Object data in JSON
>> BEGIN
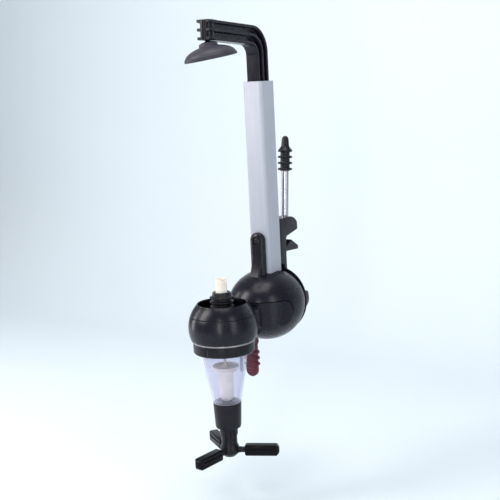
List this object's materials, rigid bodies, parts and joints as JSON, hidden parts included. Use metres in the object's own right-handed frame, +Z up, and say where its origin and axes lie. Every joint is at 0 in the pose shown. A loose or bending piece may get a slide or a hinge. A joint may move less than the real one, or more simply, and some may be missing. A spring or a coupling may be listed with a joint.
{
  "type": "wall-mounted bottle dispenser",
  "caption": "Wall-held dispenser that clamps one upturned bottle under a sprung arm and gives a measure through a valve when its finger spider is pushed up.",
  "frame": {"origin": "middle of the flat rear face of the boss that meets the wall", "axes": "+Y into the wall, +Z up along the column, the bottle stands at -Y"},
  "size_m": [0.0781, 0.1634, 0.3778],
  "materials": {
    "gloss_black_plastic": "gloss",
    "satin_black_plastic": "satin",
    "black_rubber": "matte",
    "grey_black_rubber": "satin",
    "satin_aluminium": "satin anodised",
    "steel": "bright",
    "blackened_steel": "satin black",
    "chrome": "polished",
    "cream_plastic": "satin",
    "clear_plastic": "clear gloss",
    "grey_translucent_plastic": "gloss",
    "silver_trim": "polished",
    "dark_red_plastic": "satin"
  },
  "bodies": {
    "stand": {"column_tube": "satin_aluminium", "guide_pad_left": "satin_black_plastic", "guide_pad_right": "satin_black_plastic", "front_casing": "gloss_black_plastic", "rear_casing": "gloss_black_plastic", "inner_chassis": "satin_black_plastic", "casing_screw_left": "steel", "casing_screw_right": "steel", "tongue_screw": "blackened_steel", "spring_pin": "steel", "carrier_yoke": "gloss_black_plastic", "head_dome": "gloss_black_plastic", "trim_ring": "silver_trim", "lower_collar": "satin_black_plastic", "bottle_seat": "satin_black_plastic", "inlet_tube": "cream_plastic", "bottle_stopper": "black_rubber", "vent_tube": "grey_translucent_plastic", "measuring_chamber": "clear_plastic", "chamber_seal": "black_rubber", "outlet_seat": "black_rubber", "nozzle_sleeve": "satin_black_plastic", "spring_plate": "cream_plastic", "lever_pin": "blackened_steel", "lever_spring": "steel"},
    "arm": {"top_arm": "gloss_black_plastic", "slide_shoe": "satin_black_plastic", "arm_spring": "steel"},
    "cup_swivel": {"cup_stud": "blackened_steel", "stud_clip": "steel"},
    "cup": {"bottle_cup": "grey_black_rubber"},
    "valve": {"push_spider": "satin_black_plastic", "finger_grip_1": "black_rubber", "finger_grip_2": "black_rubber", "finger_grip_3": "black_rubber", "valve_spindle": "steel", "float_piston": "cream_plastic", "inlet_seal": "black_rubber", "valve_spring": "steel"},
    "lever": {"release_lever": "dark_red_plastic"},
    "pourer": {"pourer_tube": "chrome", "pourer_grip": "black_rubber"}
  },
  "joints": [
    {"name": "arm_slide", "type": "slide", "parent": "stand", "child": "arm", "axis": [0, 0, 1], "range_m": [0, 0.1], "stiffness_N_per_m": 60, "springref_m": -0.05, "deforming": ["arm_spring"]},
    {"name": "cup_turn", "type": "hinge", "parent": "arm", "child": "cup_swivel", "pos_m": [0, -0.1194, 0.2395], "axis": [0, 0, 1], "continuous": true},
    {"name": "cup_tilt", "type": "hinge", "parent": "cup_swivel", "child": "cup", "pos_m": [0, -0.1194, 0.2395], "axis": [0.5736, -0.8192, 0], "range_deg": [-18, 0]},
    {"name": "valve_push", "type": "slide", "parent": "stand", "child": "valve", "axis": [0, 0, 1], "range_m": [0, 0.008], "stiffness_N_per_m": 400, "springref_m": -0.005, "deforming": ["valve_spring"]},
    {"name": "lever_pivot", "type": "hinge", "parent": "stand", "child": "lever", "pos_m": [0, -0.0785, -0.023], "axis": [1, 0, 0], "range_deg": [0, 25], "stiffness_Nm_per_rad": 0.02, "springref_deg": -17.19},
    {"name": "pourer_lift", "type": "slide", "parent": "stand", "child": "pourer", "axis": [0, 0.0906, 0.9959], "range_m": [0, 0.016]}
  ]
}
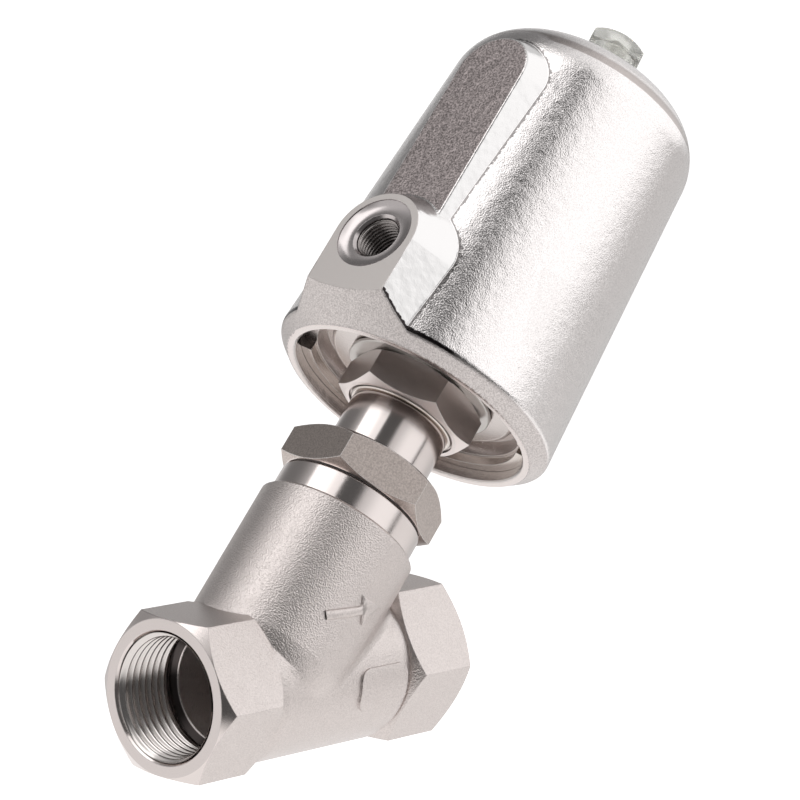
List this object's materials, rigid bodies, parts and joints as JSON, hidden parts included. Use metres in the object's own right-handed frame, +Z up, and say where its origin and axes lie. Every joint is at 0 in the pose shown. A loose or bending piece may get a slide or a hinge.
>> END
Restate each of the entries above verbatim.

→ Answer to the task
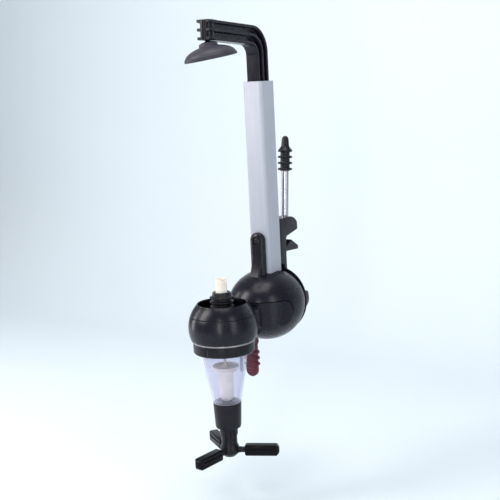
List this object's materials, rigid bodies, parts and joints as JSON, hidden parts included. Use metres in the object's own right-handed frame, +Z up, and say where its origin and axes lie. Every joint is at 0 in the pose shown. A loose or bending piece may get a slide or a hinge. A joint may move less than the real one, or more simply, and some may be missing. A spring or a coupling may be listed with a joint.
{
  "type": "wall-mounted bottle dispenser",
  "caption": "Wall-held dispenser that clamps one upturned bottle under a sprung arm and gives a measure through a valve when its finger spider is pushed up.",
  "frame": {"origin": "middle of the flat rear face of the boss that meets the wall", "axes": "+Y into the wall, +Z up along the column, the bottle stands at -Y"},
  "size_m": [0.0781, 0.1634, 0.3778],
  "materials": {
    "gloss_black_plastic": "gloss",
    "satin_black_plastic": "satin",
    "black_rubber": "matte",
    "grey_black_rubber": "satin",
    "satin_aluminium": "satin anodised",
    "steel": "bright",
    "blackened_steel": "satin black",
    "chrome": "polished",
    "cream_plastic": "satin",
    "clear_plastic": "clear gloss",
    "grey_translucent_plastic": "gloss",
    "silver_trim": "polished",
    "dark_red_plastic": "satin"
  },
  "bodies": {
    "stand": {"column_tube": "satin_aluminium", "guide_pad_left": "satin_black_plastic", "guide_pad_right": "satin_black_plastic", "front_casing": "gloss_black_plastic", "rear_casing": "gloss_black_plastic", "inner_chassis": "satin_black_plastic", "casing_screw_left": "steel", "casing_screw_right": "steel", "tongue_screw": "blackened_steel", "spring_pin": "steel", "carrier_yoke": "gloss_black_plastic", "head_dome": "gloss_black_plastic", "trim_ring": "silver_trim", "lower_collar": "satin_black_plastic", "bottle_seat": "satin_black_plastic", "inlet_tube": "cream_plastic", "bottle_stopper": "black_rubber", "vent_tube": "grey_translucent_plastic", "measuring_chamber": "clear_plastic", "chamber_seal": "black_rubber", "outlet_seat": "black_rubber", "nozzle_sleeve": "satin_black_plastic", "spring_plate": "cream_plastic", "lever_pin": "blackened_steel", "lever_spring": "steel"},
    "arm": {"top_arm": "gloss_black_plastic", "slide_shoe": "satin_black_plastic", "arm_spring": "steel"},
    "cup_swivel": {"cup_stud": "blackened_steel", "stud_clip": "steel"},
    "cup": {"bottle_cup": "grey_black_rubber"},
    "valve": {"push_spider": "satin_black_plastic", "finger_grip_1": "black_rubber", "finger_grip_2": "black_rubber", "finger_grip_3": "black_rubber", "valve_spindle": "steel", "float_piston": "cream_plastic", "inlet_seal": "black_rubber", "valve_spring": "steel"},
    "lever": {"release_lever": "dark_red_plastic"},
    "pourer": {"pourer_tube": "chrome", "pourer_grip": "black_rubber"}
  },
  "joints": [
    {"name": "arm_slide", "type": "slide", "parent": "stand", "child": "arm", "axis": [0, 0, 1], "range_m": [0, 0.1], "stiffness_N_per_m": 60, "springref_m": -0.05, "deforming": ["arm_spring"]},
    {"name": "cup_turn", "type": "hinge", "parent": "arm", "child": "cup_swivel", "pos_m": [0, -0.1194, 0.2395], "axis": [0, 0, 1], "continuous": true},
    {"name": "cup_tilt", "type": "hinge", "parent": "cup_swivel", "child": "cup", "pos_m": [0, -0.1194, 0.2395], "axis": [0.5736, -0.8192, 0], "range_deg": [-18, 0]},
    {"name": "valve_push", "type": "slide", "parent": "stand", "child": "valve", "axis": [0, 0, 1], "range_m": [0, 0.008], "stiffness_N_per_m": 400, "springref_m": -0.005, "deforming": ["valve_spring"]},
    {"name": "lever_pivot", "type": "hinge", "parent": "stand", "child": "lever", "pos_m": [0, -0.0785, -0.023], "axis": [1, 0, 0], "range_deg": [0, 25], "stiffness_Nm_per_rad": 0.02, "springref_deg": -17.19},
    {"name": "pourer_lift", "type": "slide", "parent": "stand", "child": "pourer", "axis": [0, 0.0906, 0.9959], "range_m": [0, 0.016]}
  ]
}
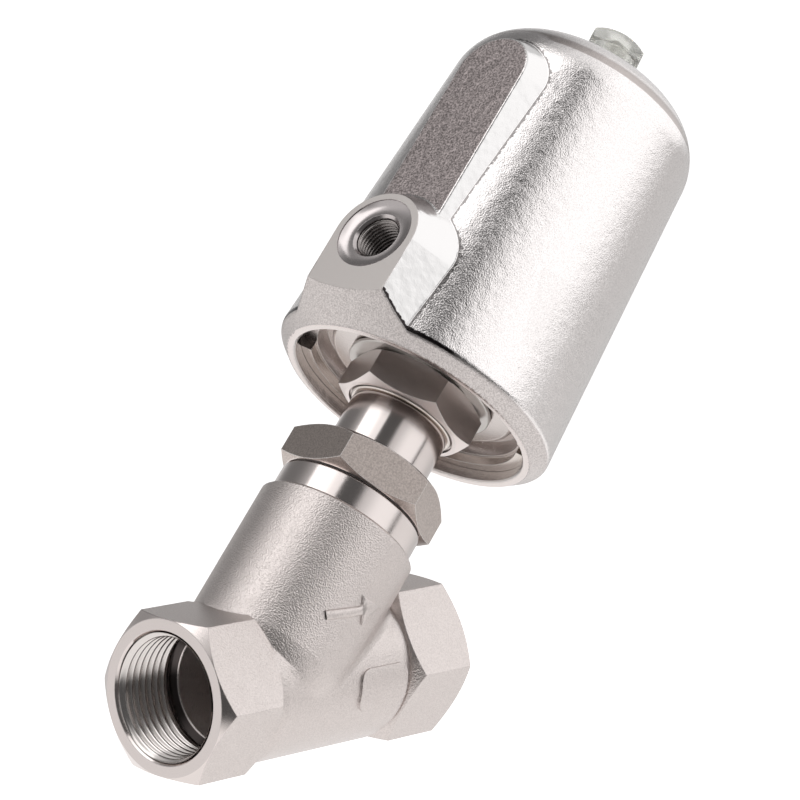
List this object's materials, rigid bodies, parts and joints as JSON, hidden parts included. Use metres in the object's own right-handed frame, +Z up, and say where its origin and axes lie. Every joint is at 0 in the pose shown. A loose or bending piece may get a slide or a hinge.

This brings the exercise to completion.